**Dataset content:**
_ _ _ _

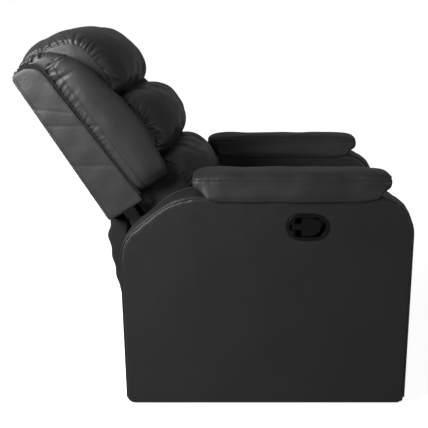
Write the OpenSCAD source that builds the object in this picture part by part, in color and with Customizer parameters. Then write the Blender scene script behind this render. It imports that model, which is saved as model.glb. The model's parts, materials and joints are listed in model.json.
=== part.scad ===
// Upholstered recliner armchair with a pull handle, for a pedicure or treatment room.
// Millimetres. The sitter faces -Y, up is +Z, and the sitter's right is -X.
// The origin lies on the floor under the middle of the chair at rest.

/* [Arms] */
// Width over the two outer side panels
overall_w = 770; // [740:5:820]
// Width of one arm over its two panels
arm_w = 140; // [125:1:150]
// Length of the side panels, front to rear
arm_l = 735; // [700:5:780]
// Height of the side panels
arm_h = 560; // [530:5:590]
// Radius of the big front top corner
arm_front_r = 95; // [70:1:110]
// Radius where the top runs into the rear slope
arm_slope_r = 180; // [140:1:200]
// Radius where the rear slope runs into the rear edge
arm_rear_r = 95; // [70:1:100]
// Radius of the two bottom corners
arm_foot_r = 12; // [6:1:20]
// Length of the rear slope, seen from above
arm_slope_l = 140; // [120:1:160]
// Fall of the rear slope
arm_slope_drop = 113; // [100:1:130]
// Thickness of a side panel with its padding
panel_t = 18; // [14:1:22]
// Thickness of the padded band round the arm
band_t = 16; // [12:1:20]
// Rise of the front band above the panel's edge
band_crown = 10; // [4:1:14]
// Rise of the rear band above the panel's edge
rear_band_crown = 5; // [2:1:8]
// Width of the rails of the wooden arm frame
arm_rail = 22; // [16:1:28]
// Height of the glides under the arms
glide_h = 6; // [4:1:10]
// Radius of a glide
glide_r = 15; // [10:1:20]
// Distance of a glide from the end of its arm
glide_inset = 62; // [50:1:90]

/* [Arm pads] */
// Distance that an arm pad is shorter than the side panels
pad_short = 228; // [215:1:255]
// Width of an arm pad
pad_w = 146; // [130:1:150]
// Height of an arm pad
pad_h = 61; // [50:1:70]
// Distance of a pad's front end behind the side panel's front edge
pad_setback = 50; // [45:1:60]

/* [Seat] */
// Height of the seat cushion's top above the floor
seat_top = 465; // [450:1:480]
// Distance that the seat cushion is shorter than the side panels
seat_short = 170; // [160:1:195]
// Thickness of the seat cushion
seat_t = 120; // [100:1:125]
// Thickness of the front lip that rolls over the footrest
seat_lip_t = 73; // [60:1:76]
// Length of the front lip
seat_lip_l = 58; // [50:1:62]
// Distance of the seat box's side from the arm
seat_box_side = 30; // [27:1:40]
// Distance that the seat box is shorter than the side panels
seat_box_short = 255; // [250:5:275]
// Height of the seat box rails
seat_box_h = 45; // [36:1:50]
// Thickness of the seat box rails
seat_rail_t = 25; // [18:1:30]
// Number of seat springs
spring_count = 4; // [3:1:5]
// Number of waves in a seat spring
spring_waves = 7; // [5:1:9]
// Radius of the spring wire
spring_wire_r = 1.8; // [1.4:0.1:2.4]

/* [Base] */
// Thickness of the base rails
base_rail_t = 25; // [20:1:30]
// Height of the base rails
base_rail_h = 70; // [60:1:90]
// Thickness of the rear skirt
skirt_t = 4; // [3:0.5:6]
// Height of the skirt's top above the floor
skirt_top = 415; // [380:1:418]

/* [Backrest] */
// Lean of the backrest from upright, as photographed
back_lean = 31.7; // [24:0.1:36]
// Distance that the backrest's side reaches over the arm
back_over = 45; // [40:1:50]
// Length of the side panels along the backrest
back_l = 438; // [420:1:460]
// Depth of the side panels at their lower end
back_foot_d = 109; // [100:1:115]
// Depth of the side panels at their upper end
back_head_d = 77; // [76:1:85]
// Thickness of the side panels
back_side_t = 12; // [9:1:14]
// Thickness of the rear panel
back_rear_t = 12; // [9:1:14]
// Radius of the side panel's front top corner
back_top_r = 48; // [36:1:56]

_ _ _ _

**Goal:**
Begin with the first line of the data above and, please, print each line exactly until you have printed the line containing "chair at rest."; print nothing else.

**Answer below:**
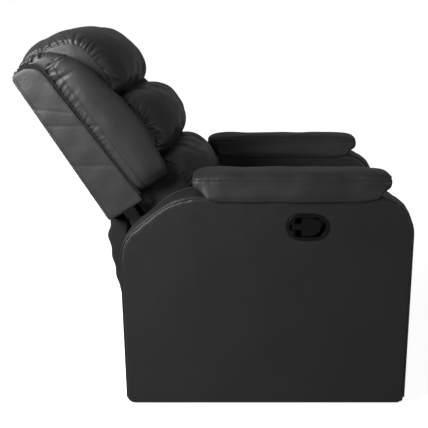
Write the OpenSCAD source that builds the object in this picture part by part, in color and with Customizer parameters. Then write the Blender scene script behind this render. It imports that model, which is saved as model.glb. The model's parts, materials and joints are listed in model.json.
=== part.scad ===
// Upholstered recliner armchair with a pull handle, for a pedicure or treatment room.
// Millimetres. The sitter faces -Y, up is +Z, and the sitter's right is -X.
// The origin lies on the floor under the middle of the chair at rest.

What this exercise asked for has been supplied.